Lobbying, influence et diplomatie parallèle : penser l'invisible

Le soft power se complète par des mécanismes d’influence plus discrets mais tout aussi puissants :

• Développer des think tanks algériens pour produire du contenu stratégique et peser dans les débats internationaux.

• Former des experts en communication, négociation et diplomatie d’influence, capables de parler dans les panels mondiaux, les médias, les cercles de décision.

• Nouer des partenariats avec des cercles d’influence dans les capitales clés : Bruxelles, Paris, Addis-Abeba, Pretoria, Genève, Washington, Riyad.

• Créer un fonds d’influence stratégique pour soutenir les initiatives culturelles, universitaires ou médiatiques à l’étranger.

L’objectif est simple : proposer une vision du monde, faire entendre sa voix, orienter les regards.

Le citoyen, acteur du soft power

Le soft power est aussi l’affaire des individus, pas seulement des États.

• Un étudiant algérien qui brille à l’étranger est un vecteur d’influence.

• Un chef d’entreprise qui développe des partenariats à l’international devient une vitrine du savoir-faire national.

• Un artiste qui expose, un sportif qui gagne, un scientifique qui publie — chacun participe à construire une image positive, respectée et désirée de l’Algérie.

Il s’agit de réhabiliter la fierté constructive, de montrer ce que le pays a à offrir, sans attendre la validation extérieure, mais en proposant un récit ouvert, accueillant, digne et universel.
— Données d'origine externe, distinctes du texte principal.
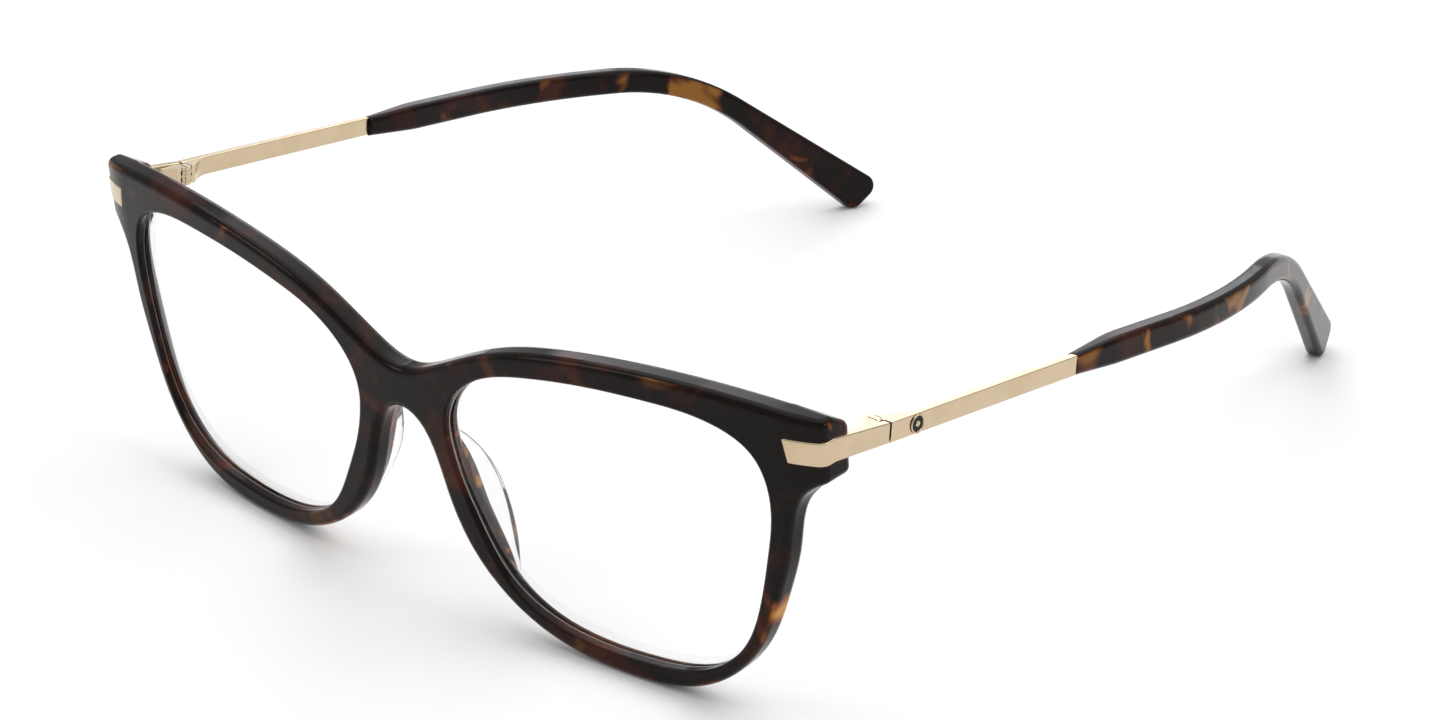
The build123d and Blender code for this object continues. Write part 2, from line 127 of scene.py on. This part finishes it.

Quand le soft power produit des résultats concrets

Le soft power, loin d’être un concept abstrait, produit des effets tangibles et mesurables sur le terrain diplomatique, économique et géoculturel. En 2023, par exemple, la Corée du Sud a exporté pour plus de 12 milliards de dollars de contenus culturels (musique, séries, films, jeux vidéo), générant un effet d'entraînement sur le tourisme, les produits de consommation et l’attrait pour la langue coréenne. Le gouvernement sud-coréen considère aujourd’hui la K-pop et les dramas comme un pilier de sa stratégie économique et diplomatique.

De son côté, la Turquie a vu l’exportation de ses séries télévisées exploser dans plus de 150 pays, avec un impact direct sur la perception internationale du pays, le tourisme, et les relations commerciales dans les Balkans, en Afrique du Nord et au Moyen-Orient. Dans le même esprit, la présence croissante de centres culturels chinois Confucius dans les universités du monde entier sert les ambitions géopolitiques de Pékin, en favorisant une image modernisée et pacifique de la Chine, tout en étendant son influence intellectuelle

La force tranquille du XXIe siècle

Dans un monde où les guerres d’image remplacent les guerres de tranchées, l’influence devient un enjeu stratégique majeur. L’Algérie, riche d’une histoire, d’une culture et d’une jeunesse exceptionnelles, a tous les ingrédients pour faire entendre sa voix. Encore faut-il oser la projeter, la raconter, la partager. Le soft power n’est pas un luxe. C’est un outil de souveraineté, de développement et de positionnement. Une puissance invisible, mais irrésistible — lorsqu’elle est portée par une vision claire, collective et ouverte sur le monde.